§ **TO DO**
Quote the data below in full, please, without altering anything.

## Begin DATA

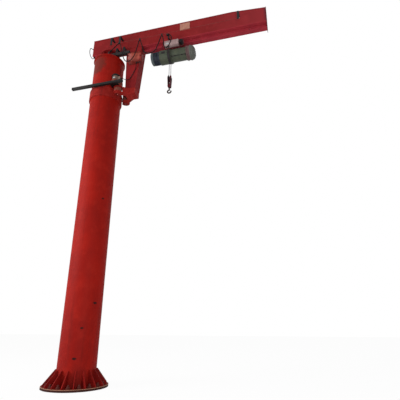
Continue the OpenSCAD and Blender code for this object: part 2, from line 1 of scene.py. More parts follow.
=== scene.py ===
# %% [markdown]
# # A slewing jib crane, dressed in Blender
# The crane is a steel column on a bolted foot, with a box girder that slews on a pin at its top
# and leans on two rollers lower down. The solids come from CAD and are the fixed frame. This
# script gives them their paint and wear, and adds what a plain solid leaves out: nuts, welds,
# ribs, ropes and cables. Each step below says what a piece is, and why it is made as it is.

# %% Load the frame
import math

import bmesh
import bpy
from mathutils import Matrix, Vector


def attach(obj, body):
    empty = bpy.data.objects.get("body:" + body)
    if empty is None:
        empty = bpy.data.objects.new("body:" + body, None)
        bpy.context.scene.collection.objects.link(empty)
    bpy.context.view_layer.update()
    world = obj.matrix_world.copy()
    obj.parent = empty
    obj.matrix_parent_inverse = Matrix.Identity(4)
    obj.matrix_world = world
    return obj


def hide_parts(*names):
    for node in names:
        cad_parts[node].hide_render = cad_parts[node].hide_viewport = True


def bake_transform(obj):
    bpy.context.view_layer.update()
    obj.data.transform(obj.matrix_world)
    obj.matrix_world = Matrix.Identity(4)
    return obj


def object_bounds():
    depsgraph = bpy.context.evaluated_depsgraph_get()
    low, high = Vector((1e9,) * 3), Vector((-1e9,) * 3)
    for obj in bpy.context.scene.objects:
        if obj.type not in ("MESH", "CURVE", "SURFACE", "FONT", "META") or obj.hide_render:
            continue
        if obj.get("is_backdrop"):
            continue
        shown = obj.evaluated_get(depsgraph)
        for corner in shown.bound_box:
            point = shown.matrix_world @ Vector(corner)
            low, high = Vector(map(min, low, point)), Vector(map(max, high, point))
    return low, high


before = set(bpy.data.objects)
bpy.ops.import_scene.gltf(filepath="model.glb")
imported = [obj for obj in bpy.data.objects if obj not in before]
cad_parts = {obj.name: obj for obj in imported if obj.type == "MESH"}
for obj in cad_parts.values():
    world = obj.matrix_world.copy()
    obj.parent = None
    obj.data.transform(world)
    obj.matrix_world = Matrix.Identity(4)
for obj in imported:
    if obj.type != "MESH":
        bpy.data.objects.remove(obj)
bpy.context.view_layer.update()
MM = 0.001

# %% [markdown]
# ## The camera
# Someone stood on the ground, a few metres off the column, and looked up along it. So the camera
# is low, tilted up by about twenty degrees, and has a wide lens. It comes first, because the
# cables are measured against what it sees.

# %% Set up the camera
EYE = (4.041, -6.383, 1.092)
TILT, HEADING = math.radians(109.698), math.radians(14.517)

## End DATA

§ **FINISHED EXERCISE**
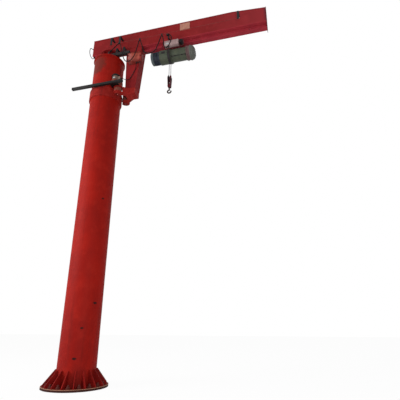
Continue the OpenSCAD and Blender code for this object: part 2, from line 1 of scene.py. More parts follow.
=== scene.py ===
# %% [markdown]
# # A slewing jib crane, dressed in Blender
# The crane is a steel column on a bolted foot, with a box girder that slews on a pin at its top
# and leans on two rollers lower down. The solids come from CAD and are the fixed frame. This
# script gives them their paint and wear, and adds what a plain solid leaves out: nuts, welds,
# ribs, ropes and cables. Each step below says what a piece is, and why it is made as it is.

# %% Load the frame
import math

import bmesh
import bpy
from mathutils import Matrix, Vector


def attach(obj, body):
    empty = bpy.data.objects.get("body:" + body)
    if empty is None:
        empty = bpy.data.objects.new("body:" + body, None)
        bpy.context.scene.collection.objects.link(empty)
    bpy.context.view_layer.update()
    world = obj.matrix_world.copy()
    obj.parent = empty
    obj.matrix_parent_inverse = Matrix.Identity(4)
    obj.matrix_world = world
    return obj


def hide_parts(*names):
    for node in names:
        cad_parts[node].hide_render = cad_parts[node].hide_viewport = True


def bake_transform(obj):
    bpy.context.view_layer.update()
    obj.data.transform(obj.matrix_world)
    obj.matrix_world = Matrix.Identity(4)
    return obj


def object_bounds():
    depsgraph = bpy.context.evaluated_depsgraph_get()
    low, high = Vector((1e9,) * 3), Vector((-1e9,) * 3)
    for obj in bpy.context.scene.objects:
        if obj.type not in ("MESH", "CURVE", "SURFACE", "FONT", "META") or obj.hide_render:
            continue
        if obj.get("is_backdrop"):
            continue
        shown = obj.evaluated_get(depsgraph)
        for corner in shown.bound_box:
            point = shown.matrix_world @ Vector(corner)
            low, high = Vector(map(min, low, point)), Vector(map(max, high, point))
    return low, high


before = set(bpy.data.objects)
bpy.ops.import_scene.gltf(filepath="model.glb")
imported = [obj for obj in bpy.data.objects if obj not in before]
cad_parts = {obj.name: obj for obj in imported if obj.type == "MESH"}
for obj in cad_parts.values():
    world = obj.matrix_world.copy()
    obj.parent = None
    obj.data.transform(world)
    obj.matrix_world = Matrix.Identity(4)
for obj in imported:
    if obj.type != "MESH":
        bpy.data.objects.remove(obj)
bpy.context.view_layer.update()
MM = 0.001

# %% [markdown]
# ## The camera
# Someone stood on the ground, a few metres off the column, and looked up along it. So the camera
# is low, tilted up by about twenty degrees, and has a wide lens. It comes first, because the
# cables are measured against what it sees.

# %% Set up the camera
EYE = (4.041, -6.383, 1.092)
TILT, HEADING = math.radians(109.698), math.radians(14.517)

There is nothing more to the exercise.